▶ **What to do**:
Restate the whole listing exactly.

▶ **Dataset excerpt**:
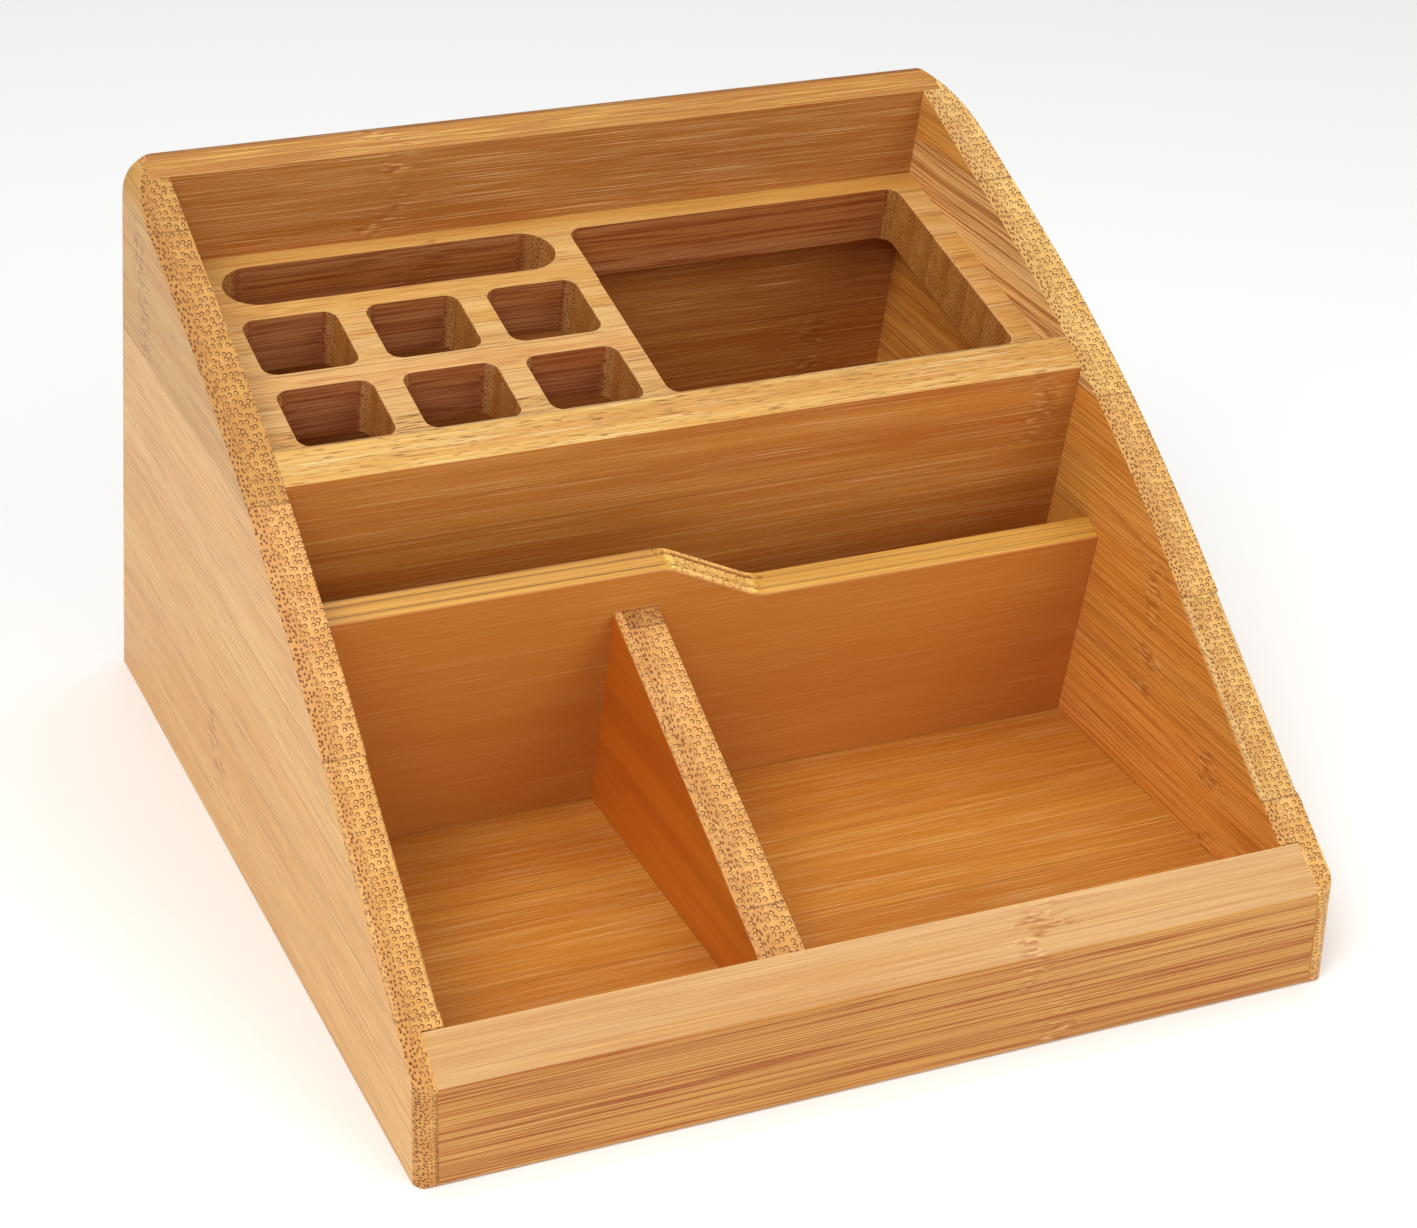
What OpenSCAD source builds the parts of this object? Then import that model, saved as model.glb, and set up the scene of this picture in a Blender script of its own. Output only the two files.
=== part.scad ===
// Desk organiser in glued bamboo: two sloping side panels, a leaning back board,
// a front rail, a floor, a drilled pen tray, two cross partitions and a divider.
// The origin is at the middle of the base, +Z is up and the low front faces -Y.

/* [Overall] */
// Width over the two side panels
width = 180; // [150:1:220]
// Depth from the front face to the rearmost point
depth = 205.5; // [202:0.5:212]
// Angle by which the back board and the partitions lean forward, and the tray falls
lean = 13; // [11:0.5:15]

/* [Boards] */
// Thickness of the side panels, the floor and the upper partition
board_t = 8; // [7:0.5:9]
// Thickness of the back board
back_t = 8; // [7:0.5:9]
// Thickness of the front rail
rail_t = 8.5; // [7:0.5:10]
// Thickness of the side panel left outside the rebates
lip_t = 4; // [3:0.5:5]
// Height of the floor's top face
floor_z = 11.8; // [10:0.1:14]
// Width of one bamboo stave in the back board, the floor, the partitions and the divider
stave_w = 28; // [26:0.5:30]
// Width of one bamboo stave in the left side panel
left_stave_w = 29.5; // [28:0.1:29.8]
// Width of one bamboo stave in the right side panel
right_stave_w = 26.4; // [26:0.1:28]

/* [Side profile] */
// Height of the front face at the foot of the slope
front_h = 20; // [18:0.5:22]
// Slope of the lower straight
low_slope = 37.7; // [36:0.1:38]
// Depth taken by the lower straight
low_run = 55; // [50:1:58]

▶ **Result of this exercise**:
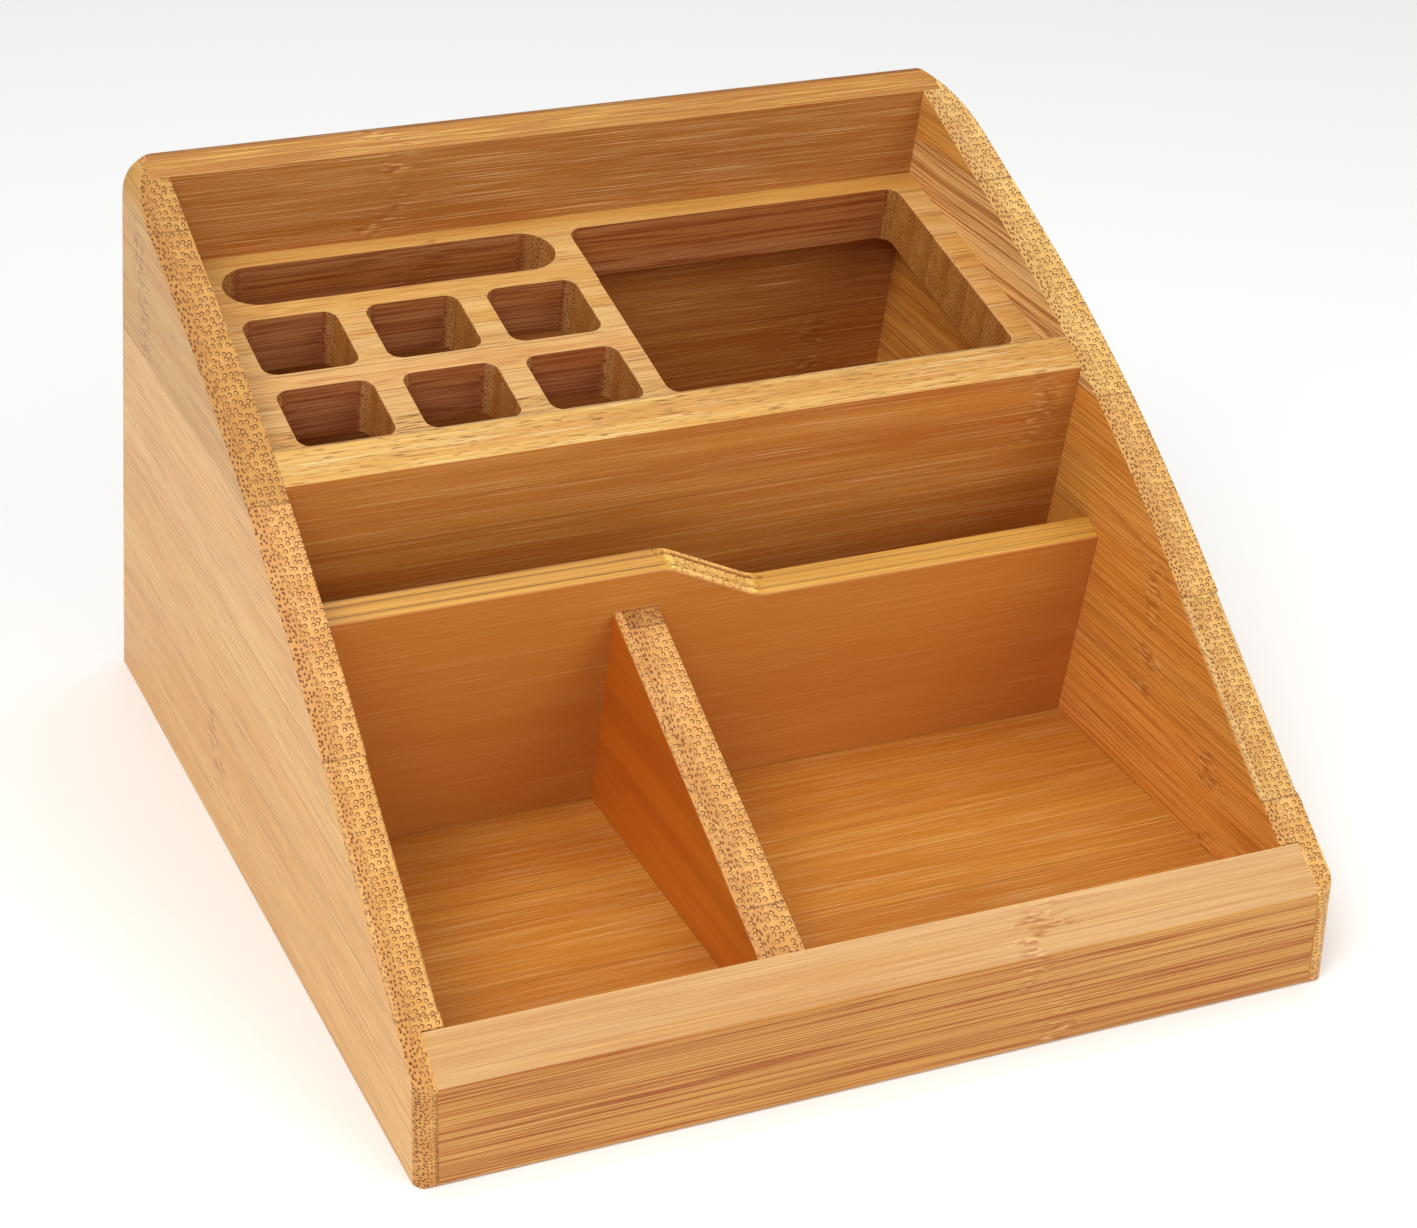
What OpenSCAD source builds the parts of this object? Then import that model, saved as model.glb, and set up the scene of this picture in a Blender script of its own. Output only the two files.
=== part.scad ===
// Desk organiser in glued bamboo: two sloping side panels, a leaning back board,
// a front rail, a floor, a drilled pen tray, two cross partitions and a divider.
// The origin is at the middle of the base, +Z is up and the low front faces -Y.

/* [Overall] */
// Width over the two side panels
width = 180; // [150:1:220]
// Depth from the front face to the rearmost point
depth = 205.5; // [202:0.5:212]
// Angle by which the back board and the partitions lean forward, and the tray falls
lean = 13; // [11:0.5:15]

/* [Boards] */
// Thickness of the side panels, the floor and the upper partition
board_t = 8; // [7:0.5:9]
// Thickness of the back board
back_t = 8; // [7:0.5:9]
// Thickness of the front rail
rail_t = 8.5; // [7:0.5:10]
// Thickness of the side panel left outside the rebates
lip_t = 4; // [3:0.5:5]
// Height of the floor's top face
floor_z = 11.8; // [10:0.1:14]
// Width of one bamboo stave in the back board, the floor, the partitions and the divider
stave_w = 28; // [26:0.5:30]
// Width of one bamboo stave in the left side panel
left_stave_w = 29.5; // [28:0.1:29.8]
// Width of one bamboo stave in the right side panel
right_stave_w = 26.4; // [26:0.1:28]

/* [Side profile] */
// Height of the front face at the foot of the slope
front_h = 20; // [18:0.5:22]
// Slope of the lower straight
low_slope = 37.7; // [36:0.1:38]
// Depth taken by the lower straight
low_run = 55; // [50:1:58]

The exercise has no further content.